For Wednesday July 10, 2013, We Recommend Against Investing


Investment Recommendations:

Avoid US stock markets right now.  Continue to avoid all bond investments. Price inflation hedges remain good long-term investments, but only invest in price inflation hedges amounts that you can leave invested for a very long time.

 Technical Comments:

The S&P 500 advanced 0.72% on Tuesday with volume below Monday and below the 30 day moving average.  Tuesday was a light-volume down-day and does not contribute to the formation of either a growth or decline pattern for US markets.  If the S&P 500 declines about 32 points on Wednesday (-2%) our automated market forecast could change to an uncertain trend.

Subjective Comments:

Price inflation remains a serious concern in the US.  Although official Consumer Price Index published by the Bureau of Labor Statistics suggests price inflation is not very high, MIT’s Billion Prices Project shows the online index continuing to grow despite “official” government numbers.  Anecdotal evidence abounds that prices are going up, including rents in New York City.  According to, CPI as measured by the methodologies in place in 1980 is currently around 8%.  Even though US M2 money supply has not grown in the past 6 months the large growth over the past several years will continue to fuel price inflation into the future.  Precious metals are a popular hedge investment against price inflation.  Precious metal prices have not performed well lately, but there are indications prices might be bottoming.  All price inflation hedges are subject to many market factors, but we still see the massive money printing and money supply growth as the driver of long term prices for such investments.  We recommend doing your own research to determine what price inflation hedges might be right for your circumstances.  Consider investing part of your portfolio in these investments, but only invest that portion you can afford to leave invested for a very long time.  Now might be a good time if you think prices are bottoming.

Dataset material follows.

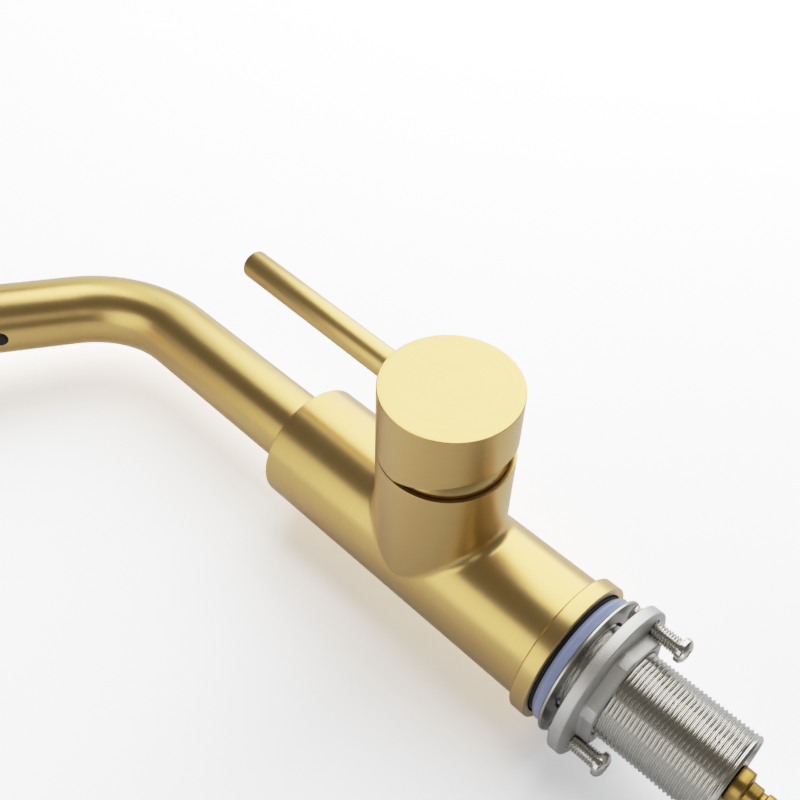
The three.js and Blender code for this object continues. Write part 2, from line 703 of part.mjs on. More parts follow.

Investors with a simple understanding of the connection between money printing and price inflation might think the Fed’s talk of tapering back on Quantitative Easing means price inflation hedges will stop climbing in price.  The connection between money printing and price inflation also has to be understood via the money multiplier that results from fractional reserve banking.  Bank lending has collapsed in the past 6 months, and that’s why the US money supply (M2) is virtually unchanged despite almost $600 Billion Dollars of freshly printed money from Quantitative Easing.  We suspect M2 will not grow very fast for another few months.  As we have explained in previous posts we think US markets (and the economy) will crash within the next 4 months if money supply growth remains unchanged.  If this happens, we expect the Fed to massively ramp up the printing presses.  If true, price inflation hedges will again rally.  As for the market and the economy, that’s an entirely different story.  Avoid US stocks for now because of the risk of a market crash.